Fat cells shrink during weight loss, but their number usually stays the same. They send signals to be refilled. Add stress, poor sleep, and insulin resistance, and the challenge grows.
The International Journal of Communal Medicine and Public Health has repeatedly flagged sleep deprivation and rising stress levels as contributors to metabolic disorders in urban India. Less sleep raises hunger hormones and increases preference for high-calorie food.
Extreme dieting backfires
Skipping meals or following crash diets may show quick results. But they often set the stage for rebound weight gain.
Dr Saksham Seth, Associate Consultant, ISIC Multispeciality Hospital, explains, “In case of a sudden decrease in the amount of calories consumed, the body enters a survival mode. Your body begins to burn energy much more effectively and this means that the number of calories burned in the day to day activities is less. That is why weight loss decreases during the first several weeks, although the individual is dieting.”
He also highlights the brain’s role, “The brain is continuously checking body weight and attempts to maintain it at a constant range. A drop in weight that is excessive triggers cravings in the brain, particularly high calorie foods. This renders long-term dieting psychologically tiresome and not easy to keep.”
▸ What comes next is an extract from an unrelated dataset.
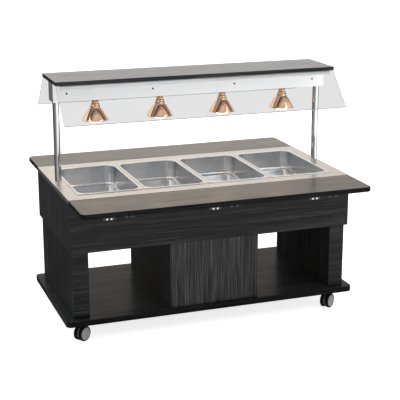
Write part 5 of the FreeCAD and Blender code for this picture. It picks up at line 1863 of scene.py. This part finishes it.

The body prefers gradual change. Sudden shifts trigger alarm bells.
When medical help becomes necessary
For some people with severe obesity, lifestyle changes alone may not be enough.
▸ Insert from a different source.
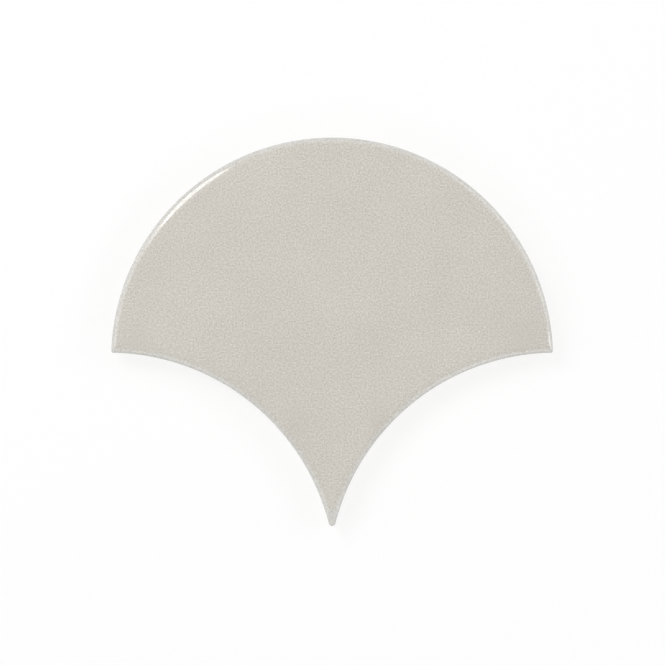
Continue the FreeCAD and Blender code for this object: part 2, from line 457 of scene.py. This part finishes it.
iron_speck = add_node(tree, "ShaderNodeMapRange", None,
                      {"Value": iron.outputs["Distance"], "From Min": IRON_CORE,
                       "From Max": IRON_EDGE, "To Min": 0.55, "To Max": 0.0})
specked = add_node(tree, "ShaderNodeMix", {"data_type": "RGBA"},
                   {FACTOR: iron_speck.outputs["Result"], COLOUR_A: mottled.outputs[MIXED],
                    COLOUR_B: linear("#9A7B5C")})
above_back = add_node(tree, "ShaderNodeSeparateXYZ", None, {"Vector": place}).outputs["Z"]
on_ribs = add_node(tree, "ShaderNodeMapRange", None,
                   {"Value": above_back, "From Min": WASH_FULL * MM, "From Max": WASH_TOP * MM,
                    "To Min": 1.0, "To Max": 0.0})
wash = add_node(tree, "ShaderNodeTexNoise", None,
                {"Vector": place, "Scale": 1 / (WASH_PATCH * MM), "Detail": 6.0, "Roughness": 0.65})
wash_cover = add_node(tree, "ShaderNodeMapRange", None,
                      {"Value": wash.outputs["Fac"], "From Min": 0.4, "From Max": 0.62,
                       "To Min": 0.1, "To Max": 0.75})
washed = add_node(tree, "ShaderNodeMath", {"operation": "MULTIPLY"},
                  {0: on_ribs.outputs["Result"], 1: wash_cover.outputs["Result"]})
clay_colour = add_node(tree, "ShaderNodeMix", {"data_type": "RGBA"},
                       {FACTOR: washed.outputs["Value"], COLOUR_A: specked.outputs[MIXED],
                        COLOUR_B: linear("#F5F3EE")})
pits = add_node(tree, "ShaderNodeTexNoise", None,
                {"Vector": place, "Scale": 1 / (PIT * MM), "Detail": 2.0})
relief = add_node(tree, "ShaderNodeMath", {"operation": "MULTIPLY_ADD"},
                  {0: pits.outputs["Fac"], 1: 0.35, 2: granules.outputs["Distance"]})
clay_bump = add_node(tree, "ShaderNodeBump", {"invert": True},
                     {"Height": relief.outputs["Value"], "Distance": CLAY_RELIEF * MM,
                      "Strength": 0.8})
clay_surface = add_node(tree, "ShaderNodeBsdfPrincipled", None,
                        {"Base Color": clay_colour.outputs[MIXED], "Roughness": 0.9, "IOR": 1.45,
                         "Specular IOR Level": 0.3, "Normal": clay_bump.outputs["Normal"]})
add_node(tree, "ShaderNodeOutputMaterial", None, {"Surface": clay_surface.outputs["BSDF"]})

# Opaque gloss glaze on white clay, sprayed and fired: smooth as glass, with a faint even grain from
# its crystals. Where it draws thin over the edge it is paler and cooler, partly from the clay beneath
# and partly as a painted reflection of the pale room in the steep edge. The outermost third of a
# millimetre is palest, and that is painted reflection alone. The real grain is finer than shows; this
# one is about 0.4 mm, and goes into the thickness a whole number of times, so that the face cuts it
# evenly.
GRAINS_THROUGH = 18
GRAIN = THICKNESS / GRAINS_THROUGH
RUN = 1 / 3                     # the grain is three times as long down the wall, where the glaze ran
CLOUD = 20.0
RIPPLE = 3.5
RIPPLE_HEIGHT = 0.006
gloss = new_material("sprayed_gloss_glaze")
tree = gloss.node_tree
place = add_node(tree, "ShaderNodeTexCoord").outputs["Object"]
drawn = add_node(tree, "ShaderNodeVectorMath", {"operation": "MULTIPLY"},
                 {0: place, 1: (1.0, 1.0, RUN)})
grain = add_node(tree, "ShaderNodeTexNoise", None,
                 {"Vector": drawn.outputs["Vector"], "Scale": 1 / (GRAIN * MM), "Detail": 1.0,
                  "Roughness": 0.6})
grain_tone = add_node(tree, "ShaderNodeValToRGB", None, {"Fac": grain.outputs["Fac"]})
grain_tone.color_ramp.elements[0].position = 0.25
grain_tone.color_ramp.elements[0].color = linear("#B7B2A9")
grain_tone.color_ramp.elements[1].position = 0.75
grain_tone.color_ramp.elements[1].color = linear("#DBD7CF")
thin_and_sheen_tone = add_node(tree, "ShaderNodeValToRGB", None, {"Fac": grain.outputs["Fac"]})
thin_and_sheen_tone.color_ramp.elements[0].position = 0.25
thin_and_sheen_tone.color_ramp.elements[0].color = linear("#C5C4BE")
thin_and_sheen_tone.color_ramp.elements[1].position = 0.75
thin_and_sheen_tone.color_ramp.elements[1].color = linear("#DEDDD9")
amount_here = add_node(tree, "ShaderNodeAttribute", {"attribute_name": "glaze"}).outputs["Fac"]
# Where the amount is low the colour goes over to the paler, cooler tone: partly the clay showing through
# thin glaze, partly painted reflection.
thin_and_sheen = add_node(tree, "ShaderNodeMapRange", None,
                {"Value": amount_here, "From Min": PAINTED_SHEEN_AMOUNT, "From Max": USUAL_GLAZE,
                 "To Min": 1.0, "To Max": 0.0})
edged_and_sheen = add_node(tree, "ShaderNodeMix", {"data_type": "RGBA"},
                 {FACTOR: thin_and_sheen.outputs["Result"], COLOUR_A: grain_tone.outputs["Color"],
                  COLOUR_B: thin_and_sheen_tone.outputs["Color"]})
# Where the amount is high the colour darkens. On the bead of the lip this is thicker glaze; in the four
# patches it is painted shade.
thick_glaze_and_painted_shade = add_node(tree, "ShaderNodeMapRange", None,
                 {"Value": amount_here, "From Min": USUAL_GLAZE, "From Max": BEAD_GLAZE,
                  "To Min": 0.0, "To Max": 0.6})
layered = add_node(tree, "ShaderNodeMix", {"data_type": "RGBA"},
                   {FACTOR: thick_glaze_and_painted_shade.outputs["Result"], COLOUR_A: edged_and_sheen.outputs[MIXED],
                    COLOUR_B: linear("#C1BCB3")})
cloud = add_node(tree, "ShaderNodeTexNoise", None,
                 {"Vector": place, "Scale": 1 / (CLOUD * MM), "Detail": 4.0, "Roughness": 0.8})
cloud_tone = add_node(tree, "ShaderNodeMapRange", None,
                      {"Value": cloud.outputs["Fac"], "From Min": 0.3, "From Max": 0.7,
                       "To Min": 0.97, "To Max": 1.03})
glaze_colour = add_node(tree, "ShaderNodeVectorMath", {"operation": "SCALE"},
                        {"Vector": layered.outputs[MIXED], "Scale": cloud_tone.outputs["Result"]})
ripple = add_node(tree, "ShaderNodeTexNoise", None,
                  {"Vector": place, "Scale": 1 / (RIPPLE * MM), "Detail": 1.0})
glaze_bump = add_node(tree, "ShaderNodeBump", None,
                      {"Height": ripple.outputs["Fac"], "Distance": RIPPLE_HEIGHT * MM,
                       "Strength": 0.5})
glaze_surface = add_node(tree, "ShaderNodeBsdfPrincipled", None,
                         {"Base Color": glaze_colour.outputs["Vector"], "Roughness": 0.08,
                          "IOR": 1.56, "Normal": glaze_bump.outputs["Normal"]})
add_node(tree, "ShaderNodeOutputMaterial", None, {"Surface": glaze_surface.outputs["BSDF"]})

tile_mesh.materials.append(clay)
tile_mesh.materials.append(gloss)
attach(tile, "root")
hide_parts(NODE)

# The floor
# A plain matt white sheet that the tile lies on. What the camera and the gloss see of it is four
# fifths its own white and one fifth the light that falls on it, so the tile's shadow stays. Further
# off, where no shadow falls, it goes over into all its own white, so its far edge doesn't show.
FLOOR_WIDTH = 3000.0
OWN_WHITE = 0.8
FADE_START = 150.0
FADE_END = 700.0


def seen_rays(tree):
    """1 on the rays of the camera, of gloss and of glass, and 0 on the light that falls on things."""
    ray = add_node(tree, "ShaderNodeLightPath")
    camera_or_gloss = add_node(tree, "ShaderNodeMath", {"operation": "MAXIMUM"},
                               {0: ray.outputs["Is Camera Ray"], 1: ray.outputs["Is Glossy Ray"]})
    seen = add_node(tree, "ShaderNodeMath", {"operation": "MAXIMUM"},
                    {0: camera_or_gloss.outputs["Value"], 1: ray.outputs["Is Transmission Ray"]})
    return seen.outputs["Value"]


half = FLOOR_WIDTH / 2 * MM
floor_mesh = bpy.data.meshes.new("floor")
floor_mesh.from_pydata([(-half, -half, 0), (half, -half, 0), (half, half, 0), (-half, half, 0)],
                       [], [(0, 1, 2, 3)])
floor = bpy.data.objects.new("floor", floor_mesh)
bpy.context.collection.objects.link(floor)
sheet = new_material("plain_white_sheet")
tree = sheet.node_tree
seen = seen_rays(tree)
place = add_node(tree, "ShaderNodeTexCoord").outputs["Object"]
away = add_node(tree, "ShaderNodeVectorMath", {"operation": "LENGTH"}, {"Vector": place})
own_white = add_node(tree, "ShaderNodeMapRange", {"interpolation_type": "SMOOTHSTEP"},
                     {"Value": away.outputs["Value"], "From Min": FADE_START * MM,
                      "From Max": FADE_END * MM, "To Min": OWN_WHITE, "To Max": 1.0})
own_share = add_node(tree, "ShaderNodeMath", {"operation": "MULTIPLY"},
                     {0: seen, 1: own_white.outputs["Result"]})
lit = add_node(tree, "ShaderNodeBsdfDiffuse", None, {"Color": linear("#FAFAFA")})
own = add_node(tree, "ShaderNodeEmission", None, {"Color": linear("#FFFFFF"), "Strength": 1.0})
sheet_surface = add_node(tree, "ShaderNodeMixShader", None,
                         {0: own_share.outputs["Value"], 1: lit.outputs["BSDF"],
                          2: own.outputs["Emission"]})
add_node(tree, "ShaderNodeOutputMaterial", None, {"Surface": sheet_surface.outputs["Shader"]})
floor_mesh.materials.append(sheet)

# The studio
# Soft boxes in a white room. A small bright one at the upper left gives the highlight in the edge of
# the glaze, and dimmer ones all round light the rest of that edge. The three rim boxes reach lowest
# and are among the dimmest, because the flat face mirrors them when it is seen from low down.
MIDDLE_Y = 7.2                  # the middle of the tile lies this far towards the round top
CENTRE = Vector((0.0, MIDDLE_Y * MM, THICKNESS * MM))
BOX_DISTANCE = 900.0


def soft_box(name, azimuth, polar, width, height, radiance):
    """An oval lamp that faces the tile. Azimuth is from +X towards +Y, and polar from straight up;
    width and height are the angles in degrees that it takes up, seen from the tile."""
    lamp = bpy.data.lights.new(name, "AREA")
    lamp.shape = "ELLIPSE"
    distance = BOX_DISTANCE * MM
    lamp.size = 2 * distance * math.tan(math.radians(width / 2))
    lamp.size_y = 2 * distance * math.tan(math.radians(height / 2))
    area = math.pi / 4 * lamp.size * lamp.size_y
    lamp.energy = radiance * math.pi * area
    box = bpy.data.objects.new(name, lamp)
    a, p = math.radians(azimuth), math.radians(polar)
    way = Vector((math.cos(a) * math.sin(p), math.sin(a) * math.sin(p), math.cos(p)))
    box.location = CENTRE + distance * way
    box.rotation_euler = way.to_track_quat("Z", "Y").to_euler()
    box.visible_camera = False
    bpy.context.collection.objects.link(box)


soft_box("key_box", azimuth=131.8, polar=40.7, width=15.8, height=27.5, radiance=7.5)
soft_box("key_side", azimuth=145, polar=41, width=8, height=22, radiance=2.9)
soft_box("key_glow", azimuth=130, polar=20, width=8, height=10, radiance=0.9)
soft_box("top_box", azimuth=80, polar=50, width=56, height=34, radiance=0.6)
soft_box("left_box", azimuth=163, polar=53, width=46, height=30, radiance=1.4)
soft_box("left_low_box", azimuth=196, polar=54, width=36, height=26, radiance=1.35)
soft_box("left_rim_box", azimuth=172, polar=76, width=70, height=24, radiance=0.43)
soft_box("right_box", azimuth=33, polar=53, width=36, height=34, radiance=1.3)
soft_box("right_low_box", azimuth=12, polar=60, width=26, height=14, radiance=2.0)
soft_box("right_rim_box", azimuth=18, polar=76, width=62, height=24, radiance=0.46)
soft_box("corner_box", azimuth=346, polar=57, width=28, height=20, radiance=2.3)
soft_box("corner_strip", azimuth=3.4, polar=55, width=4, height=14, radiance=4.7)
soft_box("bottom_left_box", azimuth=243, polar=56, width=20, height=24, radiance=1.4)
soft_box("bottom_box", azimuth=270, polar=58, width=30, height=30, radiance=0.4)
soft_box("bottom_right_box", azimuth=298, polar=57, width=32, height=20, radiance=1.9)
soft_box("bottom_rim_box", azimuth=295, polar=76, width=44, height=24, radiance=0.46)

ROOM_LIGHT = 0.305              # what the walls shed on the tile; the camera and the gloss see white
world = bpy.data.worlds.new("white_room")
bpy.context.scene.world = world
world.use_nodes = True
tree = world.node_tree
tree.nodes.clear()
room_light = add_node(tree, "ShaderNodeMath", {"operation": "MAXIMUM"},
                      {0: seen_rays(tree), 1: ROOM_LIGHT})
room = add_node(tree, "ShaderNodeBackground", None,
                {"Color": linear("#FFFFFF"), "Strength": room_light.outputs["Value"]})
add_node(tree, "ShaderNodeOutputWorld", None, {"Surface": room.outputs["Background"]})
bpy.context.scene.view_settings.view_transform = "Standard"

# The camera
# It looks straight down on the tile, with the round top up in the picture. The picture is as wide as
# FRAME_WIDTH at the height where the tile is widest.
FRAME_WIDTH = 180.45
FRAME_CENTRE = (0.1, 7.08)
LENS = 100.0
WIDEST_HEIGHT = THICKNESS - ARRIS_HEIGHT
camera_data = bpy.data.cameras.new("camera")
camera_data.lens = LENS
camera = bpy.data.objects.new("camera", camera_data)
lens_distance = FRAME_WIDTH * LENS / camera_data.sensor_width
camera.location = (FRAME_CENTRE[0] * MM, FRAME_CENTRE[1] * MM, (WIDEST_HEIGHT + lens_distance) * MM)
bpy.context.collection.objects.link(camera)
bpy.context.scene.camera = camera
Dr Salil Yadav explains the medical angle, “Because these biological walls are so high, many people cannot reach a safe weight through diet and exercise alone. This is why surgeries like bariatric surgery, gastric bypass or sleeve gastrectomy are used as medical treatments. These procedures do not just make the stomach smaller; they actually change the way the gut sends signals to the brain. Surgery can permanently lower hunger hormones and help the body accept a new, lower weight.”
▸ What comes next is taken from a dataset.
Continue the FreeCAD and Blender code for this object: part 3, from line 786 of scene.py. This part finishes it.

He adds a crucial point, “Obesity is a biological issue rather than a lack of discipline. Fat cells themselves resist shrinking and send constant signals to be refilled. While natural weight loss is the goal, surgeries provide a way to bypass these internal barriers by fixing the body’s chemistry. These medical tools offer a real path to health when a person’s own biology makes natural success nearly impossible.”
This does not mean surgery is for everyone. But it reinforces one truth: obesity is a medical condition, not a moral flaw.
Working with the body, not against it
Dr Saksham Seth sums up the long-term view, “Weight loss should be approached with a realistically medical approach. The message that people should concentrate on instead of self-blaming is gradual changes, good sleep, stress, and professional guidance. The difference between sustainable weight loss and combat is that it is about cooperation with the body rather than conflict.”
So what actually helps?
Slow calorie reduction instead of crash dieting
Strength training to preserve muscle and support metabolism
Seven to eight hours of sleep
Stress management through routine and recovery
Medical screening for thyroid, insulin resistance, or hormonal disorders
Weight loss becomes more sustainable when biology is respected. Small steady shifts allow hormones and metabolism to adapt without triggering panic.